Pórtico da Fama (Portico of the Knights) – Google Street View
One of the “Knights”
Upper Gardens – ParquesDeSintra
Next to the Pórtico da Fama (Portico of the Knights) are two interesting statues – look like lions with queens heads.
Lion with queen head statue
As you enter the Upper or Superior Gardens, the first sculptures you see are in the Lake of Nereide. In Greek mythology, the Nereids are sea nymphs, the 50 daughters of Nereus and Doris, sisters to Nerites – They often accompany Poseidon, the god of the sea, and can be friendly and helpful to sailors, like the Argonauts in their search for the Golden Fleece.
Sea Nymphs sculpture
Walk north to the center of the Garden of Pênsil. There are two fountains with grotesque sculptures.
Grotesque sculptures fountain
Continue north to the centerpiece and most photographed part of the Gardens…
Lago de Neptuno (Lake of Neptune) (lead sculptures attributed to John Cheere) – This lead sculptural group is resting on a cliff covered with algae, representing Neptune and his entourage, composed of sea nymphs, sea boys, newts, dolphins, fish and snakes.
Lake of Neptune – Google Street View
In the center, Neptune is on his knees, beards and long hair, holding a trident in his hands. He is surrounded by two boys: the rear one mounts a dolphin, and the one of the front, whose legs end in algae, holds the head of a fish that gushes water by the mouth. This set also includes a female figure on her knees, probably the nymph Nereid Tethys, with hair caught back down along the back, and five dolphins.

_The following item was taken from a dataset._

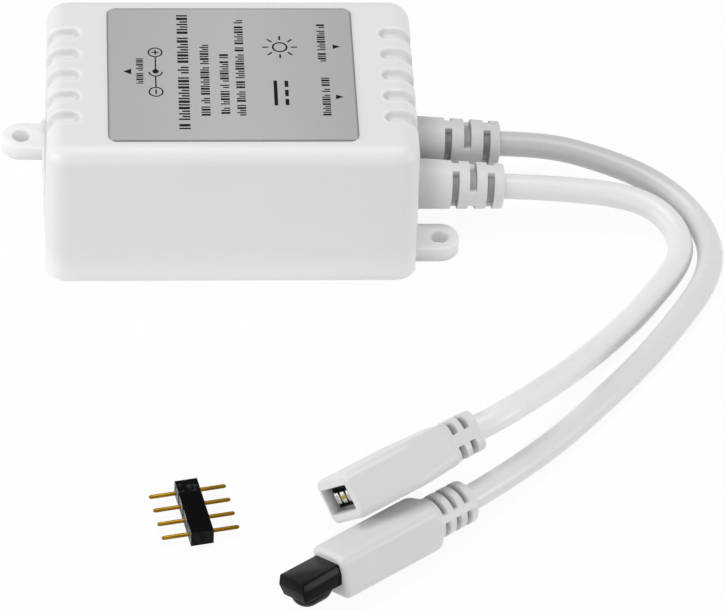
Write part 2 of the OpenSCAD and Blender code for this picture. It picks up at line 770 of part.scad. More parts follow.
module solder_joints() {
    color("silver") difference() {
        union() {
            pads(-cable_gap / 2, strip_wire_count);
            pads(cable_gap / 2, ir_wire_count);
        }
        wires(-cable_gap / 2, strip_wire_count);
        wires(cable_gap / 2, ir_wire_count);
    }
}

// A moulded strain relief: flange inside the wall, neck in it, slotted taper drooping outside
module strain_relief(slot_pitch) {
    collar_x = case_l / 2 + draft + neck_gap + relief_d / 2 * sin(droop);
    taper_l = (case_l / 2 + relief_reach - collar_x) / cos(droop);
    translate([flange_x, 0, 0]) rotate([0, 90, 0])
        cylinder(d = flange_d, h = flange_l, $fn = round_fn);
    translate([flange_x, 0, 0]) rotate([0, 90, 0])
        cylinder(d = neck_d, h = case_l / 2 + neck_into - flange_x, $fn = round_fn);
    translate([collar_x, 0, 0]) rotate([0, droop, 0]) difference() {
        rotate([0, 90, 0])
            cylinder(d1 = relief_d, d2 = relief_tip_d, h = taper_l, $fn = round_fn);
        for (i = [0:slot_count - 1])
            translate([taper_l - relief_tip_edge - relief_slot_w - i * slot_pitch, 0, 0])
                relief_slot(i % 2 == 0 ? side_rib_w : top_rib_w, i % 2 == 0 ? 0 : 90);
    }
}

// A pair of slots, one each side of a rib and of the core round the cable
module relief_slot(rib, turn) {
    rotate([turn, 0, 0]) difference() {
        translate([0, -relief_d, -relief_d]) cube([relief_slot_w, 2 * relief_d, 2 * relief_d]);
        translate([-cut, -rib / 2, -relief_d - cut])
            cube([relief_slot_w + 2 * cut, rib, 2 * relief_d + 2 * cut]);
        translate([-cut, 0, 0]) rotate([0, 90, 0])
            cylinder(d = relief_core_d, h = relief_slot_w + 2 * cut, $fn = round_fn);
    }
}

module strip_strain_relief() {
    color("gainsboro") translate([0, -cable_gap / 2, cable_z]) strain_relief(strip_slot_pitch);
}

module ir_strain_relief() {
    color("gainsboro") translate([0, cable_gap / 2, cable_z]) strain_relief(ir_slot_pitch);
}

module strip_cable() {
    color("whitesmoke")
        tube(curve(to_plug(strip_route, sock_end, sock_yaw, sock_rise), rings_per_span),
            cable_d, cable_sides);
}

module ir_cable() {
    color("whitesmoke")
        tube(curve(to_plug(ir_route, plug_end, plug_yaw, plug_rise), rings_per_span),
            cable_d, cable_sides);
}

// Cuts slots round a plug's neck, with bars left along it
module neck_slots(first, step, count, width, core, bars) {
    for (i = [0:count - 1]) translate([first + i * step, 0, 0]) difference() {
        translate([0, -sock_w, -sock_w]) cube([width, 2 * sock_w, 2 * sock_w]);
        translate([-cut, 0, 0]) rotate([0, 90, 0])
            cylinder(d = core, h = width + 2 * cut, $fn = round_fn);
        for (turn = bars) rotate([turn, 0, 0]) translate([-cut, -sock_w, -neck_bar_w / 2])
            cube([width + 2 * cut, 2 * sock_w, neck_bar_w]);
    }
}

module strip_socket_housing() {
    skin_t = sock_front_edge;
    color("whitesmoke") lay_plug(sock_end, sock_yaw, sock_rise, sock_roll, sock_total)
        difference() {
            union() {
                hull() {
                    slab(0, sock_w - 2 * sock_front_edge, sock_t - 2 * sock_front_edge,
                        sock_edge_r - sock_front_edge / 2, skin_t);
                    slab(sock_front_edge, sock_w, sock_t, sock_edge_r,
                        sock_straight - sock_front_edge);
                    slab(sock_l - skin_t, sock_neck_w, sock_neck_t, sock_neck_r, skin_t);
                }
                slab(sock_l - skin_t, sock_neck_w, sock_neck_t, sock_neck_r,
                    sock_neck_l + skin_t);
            }
            translate([-cut, -mouth_w / 2, -mouth_t / 2])
                cube([sock_recess + cut, mouth_w, mouth_t]);
            translate([0, -block_w / 2 - seat_gap, -block_t / 2 - seat_gap])
                cube([sock_recess + block_l, block_w + 2 * seat_gap, block_t + 2 * seat_gap]);
            neck_slots(sock_l + sock_slot_w / 2, sock_slot_pitch, sock_slot_count, sock_slot_w,
                relief_core_d, [0, 90]);
        }
}

module strip_socket_insert() {
    color("black") lay_plug(sock_end, sock_yaw, sock_rise, sock_roll, sock_total)
        translate([sock_recess, 0, 0]) difference() {
            translate([0, -block_w / 2, -block_t / 2]) cube([block_l, block_w, block_t]);
            for (i = [0:pin_count - 1])
                translate([-cut, (i - (pin_count - 1) / 2) * pitch - hole_side / 2, -hole_side / 2])
                    cube([blade_l + blade_set_back + cut, hole_side, hole_side]);
        }
}

// Each contact is a pair of blades joined at the back of its hole
module strip_socket_contacts() {
    color("gold") lay_plug(sock_end, sock_yaw, sock_rise, sock_roll, sock_total)
        for (i = [0:pin_count - 1])
            translate([sock_recess + blade_set_back, (i - (pin_count - 1) / 2) * pitch, 0]) {
                for (z = [-1, 1]) translate([0, -blade_w / 2, z * (blade_gap + blade_t) / 2
                    - blade_t / 2]) cube([blade_l, blade_w, blade_t]);
                translate([blade_l - blade_t, -blade_w / 2, -blade_gap / 2 - blade_t / 2])
                    cube([blade_t, blade_w, blade_gap + blade_t]);
            }
}

module ir_plug_housing() {
    skin_t = plug_front_edge;
    room_l = eye_inset + eye_lead_l;
    color("whitesmoke") lay_plug(plug_end, plug_yaw, plug_rise, plug_roll, plug_total)
        difference() {
            union() {
                hull() {
                    slab(0, plug_w - 2 * plug_front_edge, plug_t - 2 * plug_front_edge,
                        plug_edge_r - plug_front_edge / 2, skin_t);
                    slab(plug_front_edge, plug_w, plug_t, plug_edge_r,
                        plug_l - plug_front_edge - plug_shoulder_l);
                    slab(plug_l - skin_t / 2, plug_w - plug_shoulder, plug_t - plug_shoulder,
                        2 * plug_edge_r, skin_t / 2);
                }
                translate([plug_l - cut, 0, 0]) rotate([0, 90, 0])
                    cylinder(d = plug_neck_d, h = plug_neck_l + cut, $fn = round_fn);
            }
            translate([-cut, -eye_w / 2 - seat_gap, -eye_dome_out])
                cube([eye_inset + cut, eye_w + 2 * seat_gap, eye_block_t + eye_dome_out / 2]);
            translate([eye_inset - seat_gap, -eye_lead_gap - eye_lead_side, -eye_lead_side])
                cube([eye_lead_l + seat_gap, 2 * eye_lead_gap + 2 * eye_lead_side,
                    2 * eye_lead_side]);
            neck_slots(plug_l + plug_step_l, plug_slot_pitch, plug_slot_count, plug_slot_w,
                relief_core_d, [0, 90]);
        }
}

// The receiver's flat back lies on top, and its round eye looks down
module ir_receiver() {
    color("black") lay_plug(plug_end, plug_yaw, plug_rise, plug_roll, plug_total)
        translate([-eye_out, 0, -eye_dome_out / 2]) {
            translate([0, -eye_w / 2, 0]) cube([eye_l, eye_w, eye_block_t]);
            intersection() {
                translate([0, 0, eye_dome_r - eye_dome_out]) {
                    translate([eye_dome_r + eye_edge, 0, 0]) sphere(r = eye_dome_r, $fn = round_fn);
                    translate([eye_dome_r + eye_edge, 0, 0]) rotate([0, 90, 0])
                        cylinder(r = eye_dome_r, h = eye_out - 2 * eye_dome_r - 2 * eye_edge,
                            $fn = round_fn);
                    translate([eye_out - eye_dome_r - eye_edge, 0, 0])
                        sphere(r = eye_dome_r, $fn = round_fn);
                }
                translate([0, -eye_w / 2, -eye_dome_out]) cube([eye_out, eye_w, eye_block_t]);
            }
        }
}

module ir_receiver_leads() {
    color("silver") lay_plug(plug_end, plug_yaw, plug_rise, plug_roll, plug_total)
        for (i = [-1, 0, 1]) translate([eye_inset + eye_lead_l / 2, i * eye_lead_gap, 0])
            cube([eye_lead_l, eye_lead_side, eye_lead_side], center = true);
}

// Puts the header, drawn with its pins along X, where it lies
module lay_header() {
    translate([header_at[0], header_at[1], header_h / 2]) rotate(header_yaw) children();
}

module pin_header_body() {
    length = pin_count * pitch - 2 * header_trim;
    color("black") lay_header() difference() {
        translate([-header_w / 2, -length / 2, -header_h / 2])
            cube([header_w, length, header_h]);
        for (i = [1:pin_count - 1], x = [-1, 1])
            translate([x * header_w / 2, (i - pin_count / 2) * pitch, 0]) rotate(45)
                cube([header_notch, header_notch, header_h + 2 * cut], center = true);
        for (i = [0:pin_count - 1]) translate([0, (i - (pin_count - 1) / 2) * pitch, 0])
            rotate([0, 90, 0]) cylinder(d = header_pin_d, h = header_w + 2 * cut, center = true,
                $fn = round_fn);
    }
}

module pin_header_pins() {
    straight = header_pin_l - 2 * pin_point;
    color("gold") lay_header() for (i = [0:pin_count - 1])
        translate([0, (i - (pin_count - 1) / 2) * pitch, 0]) rotate([0, 90, 0]) {
            cylinder(d = header_pin_d, h = straight, center = true, $fn = round_fn);
            for (s = [0, 180]) rotate([s, 0, 0]) translate([0, 0, straight / 2])
                cylinder(d1 = header_pin_d, d2 = header_pin_d / 2, h = pin_point,
                    $fn = round_fn);
        }
}

case_shell();
base_plate();
label_plate();
circuit_board();
jack_housing();
jack_center_pin();
jack_spring_contact();
jack_shunt_contact();
filter_capacitor();
capacitor_leads();
voltage_regulator();
protection_diode();
microcontroller();
microcontroller_leads();
memory_chip();
memory_chip_leads();
mosfets();
mosfet_tabs();
chip_resistors();
chip_capacitors();
solder_joints();
strip_wires();
ir_wires();
strip_strain_relief();
ir_strain_relief();
strip_cable();
ir_cable();
strip_socket_housing();
strip_socket_insert();
strip_socket_contacts();
ir_plug_housing();
ir_receiver();
ir_receiver_leads();
pin_header_body();
pin_header_pins();
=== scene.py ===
"""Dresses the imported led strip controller: its case, label, board, cables, plugs and header."""
from math import asin, atan2, copysign, cos, hypot, pi, radians, sin, tan

import bmesh
import bpy
from mathutils import Matrix, Vector


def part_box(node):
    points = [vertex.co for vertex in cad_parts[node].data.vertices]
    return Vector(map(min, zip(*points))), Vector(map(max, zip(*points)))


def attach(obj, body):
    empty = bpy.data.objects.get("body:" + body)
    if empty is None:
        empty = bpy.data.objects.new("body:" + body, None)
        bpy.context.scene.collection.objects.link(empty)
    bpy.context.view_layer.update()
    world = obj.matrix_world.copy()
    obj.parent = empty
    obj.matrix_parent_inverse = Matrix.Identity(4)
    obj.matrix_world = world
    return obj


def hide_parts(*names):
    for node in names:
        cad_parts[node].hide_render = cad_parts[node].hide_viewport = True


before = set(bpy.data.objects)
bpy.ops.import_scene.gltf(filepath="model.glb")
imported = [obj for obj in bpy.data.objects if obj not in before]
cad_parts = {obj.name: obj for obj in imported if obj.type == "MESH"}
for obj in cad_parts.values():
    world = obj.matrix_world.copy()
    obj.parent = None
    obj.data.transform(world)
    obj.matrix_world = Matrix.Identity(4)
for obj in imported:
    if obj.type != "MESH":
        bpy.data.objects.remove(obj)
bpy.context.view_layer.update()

MM = 0.001
CASE_L, CASE_W, CASE_H = 50.0, 34.0, 22.25
WALL = 1.8
CORNER_R, TOP_R, FOOT_R, DRAFT = 3.0, 2.4, 0.4, 0.3
BASE_T = 2.3
BOARD_Z, BOARD_TOP = 4.0, 5.6
STAKE_X, STAKE_Y, SADDLE_W = 15.5, 12.4, 5.4
INNER_L, INNER_W, INNER_TOP = CASE_L - 2 * WALL, CASE_W - 2 * WALL, CASE_H - WALL
EAR_X, EAR_Y, EAR_R, EAR_HOLE_R = 28.65, 10.7, 2.7, 1.2
LIP_OUT, LIP_LOW = 0.9, 0.18
POST_X, POST_Y, POST_D = 21.2, 13.2, 4.6
PEG_D, PEG_PLAY, PLATE_PLAY = 2.4, 0.05, 0.2
JACK_Y, JACK_TOP, NOTCH_R = 4.7, 16.8, 3.0
FLUTE_PITCH, FLUTE_REACH, FLUTE_R, FLUTE_DEPTH, FLUTE_DROP = 4.4, 4.6, 1.14, 0.95, 8.0
FLUTES = [(i - 2) * FLUTE_PITCH for i in range(5)]
JACK_FLUTES_Y, JACK_FLUTE_CUT = 6.6, 3.2
LABEL_L, LABEL_W, LABEL_T, LABEL_R = 33.6, 28.0, 0.15, 1.25
CABLE_D, CABLE_Z, CABLE_Y = 3.5, 6.5, 4.5
DROOP = radians(2.55)
RELIEF_R, RELIEF_END = 3.5, 37.5
RELIEF_AT = CASE_L / 2 + DRAFT + 0.15 + RELIEF_R * sin(DROOP)
RELIEF_L = (RELIEF_END - RELIEF_AT) / cos(DROOP)
CAN_X, CAN_Y = -5.46, 8.84
PITCH = 2.54
HEADER_W, HEADER_L, HEADER_T = 3.0, 4 * PITCH - 0.3, 2.3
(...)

Neptune set – Google Street View
Completing the set are four serpents, also in lead, wrapped around stone spheres, from whose mouth springs water
Serpents set
Malta Garden – We finished up our tour of the Gardens of Queluz with the Malta Garden.
Malta Garden
This concludes our tour of Queluz Palace and Gardens. We made our way via Uber to the small town of Carcavelos, Portugal (14-minute drive).
Carcavelos, Portugal
Lunch, Cozinha do Campo, Carcavelos – After touring palaces and gardens all day, we were ready for a good lunch. At the Cozinha do Campo, Carcavelos we had a good lunch, dessert, and tasty Carcavelos “dessert wine”; open Monday – Saturday, 8 am – 5 pm, closed Sunday; Tv. Paulo Jorge 23A, 2775-613 Carcavelos; +351 2145 70988.
Cozinha do Campo
Cerâmica Artística, Carcavelos – The reason we stopped in Carcavelos for lunch is that is was easy walking distance to our real destination, Cerâmica Artística, Carcavelos, a well-known shop for Portuguese tiles (azulejos). Open Tuesday – Thursday, 9:30 am – 1 pm, 3 pm – 7:30 pm, closed, Friday – Monday; do N47 B, Av. Loureiro, 2775-599 Carcavelos; +351 2145 63267; https://ceramica-carcavelos.pt/.

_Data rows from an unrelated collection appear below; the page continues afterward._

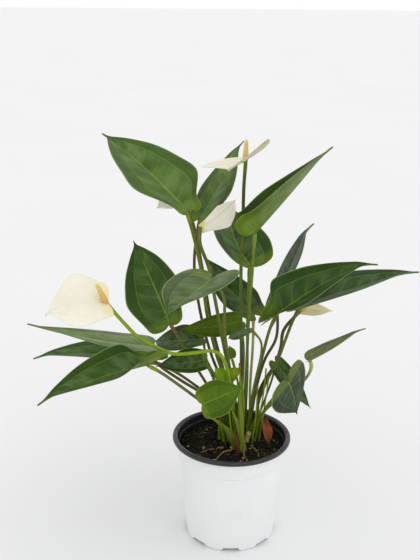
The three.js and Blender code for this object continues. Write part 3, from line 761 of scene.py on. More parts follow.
def soil_material():
    """Damp peat: nearly black, with brown fibres and dull crumbs."""
    material, tree, shader = new_material("damp_peat", Specular_IOR_Level=0.25)
    paint = painted(tree).outputs["Color"]
    lumps = ramp(tree, grain(tree, 130, 5, 0.65), 0.3, 0.7, 0.35, 1.7)
    earth = blend(tree, 1.0, paint, lumps, "MULTIPLY")
    fibre = ramp(tree, grain(tree, 700, 3, 0.6, (1, 0.25, 1)), 0.62, 0.75)
    earth = blend(tree, maths(tree, "MULTIPLY", fibre, 0.35), earth, rgba((70, 54, 34)))
    roughness = ramp(tree, grain(tree, 300, 3), 0.3, 0.7, 0.75, 1.0)
    height = maths(tree, "MULTIPLY_ADD", grain(tree, 900, 4, 0.7), 0.4, grain(tree, 240, 4))
    finish_surface(tree, shader, earth, roughness, height, 0.0025, 1.0)
    return material


def floor_material():
    material, tree, shader = new_material("pale_floor", Specular_IOR_Level=0.1)
    tone = ramp(tree, grain(tree, 1.5, 2), 0.2, 0.8)
    colour = blend(tree, tone, rgba((233, 233, 234)), rgba((235, 235, 236)))
    finish_surface(tree, shader, colour, ramp(tree, tone, 0, 1, 0.85, 0.95), tone, 0.0001, 0.1)
    return material


# ---- blades -------------------------------------------------------------------------------


def outline(leaf):
    """Along, half width and rib root at ten places from the notch round one lobe to the tip."""
    lobe, widest, shoulder, taper = leaf["lobe"], leaf["widest"], leaf["shoulder"], leaf["taper"]
    beyond = 1 - widest
    round_off = 0.03 if shoulder < 1 else 0
    return np.array([
        (-0.72 * lobe, 0.13, 0),
        (-lobe, 0.42 * shoulder, 0),
        (-0.62 * lobe, 0.8 * shoulder, 0),
        (0.25 * widest, 0.97 * shoulder + round_off, 0.03),
        (widest, 1, 0.35 * widest + 0.02),
        (widest + 0.26 * beyond, 0.9, widest + 0.1 * beyond),
        (widest + 0.52 * beyond, 0.31 + 0.31 * taper, widest + 0.38 * beyond),
        (widest + 0.76 * beyond, 0.28 * taper, widest + 0.68 * beyond),
        (widest + 0.91 * beyond, 0.06 * taper, widest + 0.87 * beyond),
        (1, TIP_HALF_WIDTH, 1),
    ])


def blade_frame(leaf):
    """Base, axis, length and the directions up from the blade and across it."""
    base = np.array(leaf["base"], float)
    axis = np.array(leaf["tip"], float) - base
    length = np.linalg.norm(axis)
    axis = axis / length
    level = unit(np.array([0.0, 0.0, 1.0]) - axis[2] * axis)
    side = np.cross(axis, level)
    roll = math.radians(leaf["roll"])
    up = level * math.cos(roll) + side * math.sin(roll)
    return base, axis, length, up, np.cross(axis, up)


def midrib(leaf, along):
    base, axis, length, up, across = blade_frame(leaf)
    ahead = np.maximum(along, 0)
    bow = 4 * ahead * (1 - ahead) + 4 * np.minimum(along, 0)
    late = np.clip((along - HOOK_START) / (1 - HOOK_START), 0, 1) ** 2
    return (
        base
        + np.outer(late, leaf.get("hook", (0, 0, 0)))
        + np.outer(along, axis) * length
        + np.outer(bow, up) * length * leaf["arch"]
        + np.outer(bow, across) * length * leaf["sweep"]
    )


def blade_points(leaf, along, half, lift):
    """Points of the bent blade; half is signed, right is positive, and lift stands off its middle."""
    _, _, _, up, _ = blade_frame(leaf)
    step = 0.001
    tangent = unit(midrib(leaf, along + step) - midrib(leaf, along - step))
    normal = unit(up - (tangent @ up)[:, None] * tangent)
    across = np.cross(tangent, normal)
    share = np.abs(half)
    left, right = leaf["fold"]
    left_cup, right_cup = leaf.get("cup", (0, 0))
    curl = leaf["curl"]
    left_curl, right_curl = curl if isinstance(curl, tuple) else (curl, curl)
    near_base = np.clip(1 - along / CUP_REACH, 0, 1.3) ** 2
    fold = np.where(half > 0, right + right_cup * near_base, left + left_cup * near_base)
    fold = np.radians(fold)
    bend = np.radians(np.where(half > 0, right_curl, left_curl)) * share / 2
    chord = leaf["width"] / 2 * share * np.sinc(bend / math.pi)
    return (
        midrib(leaf, along)
        + across * (np.sign(half) * chord * np.cos(fold + bend))[:, None]
        + normal * (chord * np.sin(fold + bend) + lift)[:, None]
    )


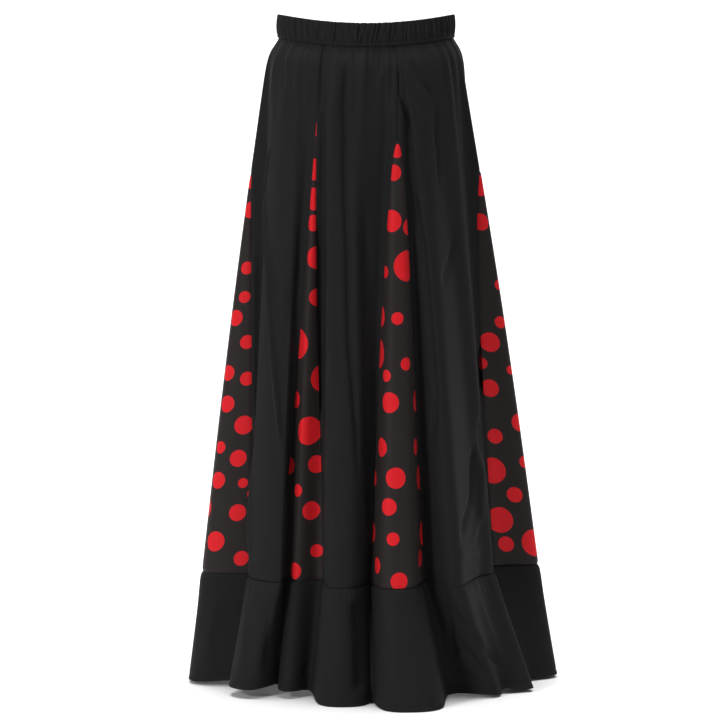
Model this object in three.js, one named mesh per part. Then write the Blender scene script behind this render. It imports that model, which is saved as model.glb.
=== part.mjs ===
// Flamenco skirt as it hangs when worn: a gathered waistband, six plain gores, six dotted godets let in
// between them, and a flared ruffle at the hem. Every piece is a 2 mm wall on one folded surface.
// Millimetres, +Z up, front towards -Y, origin at the middle of the waist opening.
// Directions are degrees round the axis from the front, growing towards +X (the wearer's left).
import * as THREE from 'three';

// Cloth
const WALL = 2;
const SEAM_GAP = 0.3;

// Heights
const BAND_TO_FLOOR = 978; // from the middle of the band to the floor, at the side
const BAND_HEIGHT = 34;
const FRONT_DIP = 14; // the waist sits this much lower in front than at the sides
const BACK_DIP = 12.5; // and this much lower at the back
const RUFFLE_HEIGHT = 168;
const WAIST_SEAM_Z = -BAND_HEIGHT / 2;
const RUFFLE_SEAM_Z = RUFFLE_HEIGHT - BAND_TO_FLOOR;
const BODY_LENGTH = WAIST_SEAM_Z - RUFFLE_SEAM_Z;

// Waist ellipse, at the foot of the band
const WAIST_HALF_WIDTH = 131;
const WAIST_HALF_DEPTH = 96;

// The cloth springs out just under the band, where the gathers open
const RELEASE = 13;
const RELEASE_DEPTH = 14;
const BELL = 0.04; // how much sooner than in straight lines it widens

// Small gathers below the band, fading out down the skirt
const GATHERS = 33;
const GATHER_SWELL = 2.4;
const GATHER_FADE_DEPTH = 90;
const GATHER_START_DEPTH = 12;

// Gathers of the elastic band
const BAND_RIPPLES = 60;
const BAND_RIPPLE_SWELL = 1.5;
const BAND_CROWN = 1.6;

// Godets
const GODET_WAIST_HALF_ANGLE = 3.5; // how much of the waist each godet's fold grows from
const GODET_TIP = 1; // width of the blunt tip at the top of a godet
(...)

Cerâmica Artística, Carcavelos
We happened to ask the owner of Cerâmica Artística if we could see the tiles in the nearby Parish Church of Carcavelos (Igreja Paroquial de Carcavelos), and he indicated the church was closed, but he had a key and could give us a private tour (made our day!). The tiles originated from the 17th Century and Cerâmica Artística participated in their refurbishing.
Parish Church of Carcavelos (Igreja Paroquial de Carcavelos) – What luck! Our private tour of the church was beautiful! Cerâmica Artística did a wonderful job with the tile refurbishment.
Beautiful tiles at the Parish Church of Carcavelos (Igreja Paroquial de Carcavelos)
We also happened to see this “tiled” sign while leaving the town…
Carcavelos tiled Welcome Sign
Museum of the Orient, Lisbon – Our last stop of the day was the Museum of the Orient in downtown Lisbon. We knew we had plenty of time, since it was Friday and the Museum of the Orient closed at 8 pm (and was free from 6 pm – 8 pm).
Cost and Hours – Adult €6; free admission Friday 6pm–8pm; Open Tuesday – Thursday, 10 am – 6 pm; Friday, 10 am – 8 pm; Saturday – Sunday, 10 am – 6 pm; closed Monday; Doca de Alcantara Norte, Av. Brasília, 1350-352 Lisboa; +351 21 358 5200; http://www.foriente.pt/.
Since Carcavelos was on the Cascais-Lisbon train line, we took the train to the Orient Museum (38-minute ride, direction Lisboa – Cais du Sodre, 8 stops, got off at Alcantara-Mar).
The much-lauded Orient Museum displays a rich collection of Asian artefacts, mainly from Macau but also from Japan, East Timor and India.
Artefacts – Museum of the Orient
The area dedicated to Chinese opera is just amazing with an incredible set of authentic Chinese masks and costumes.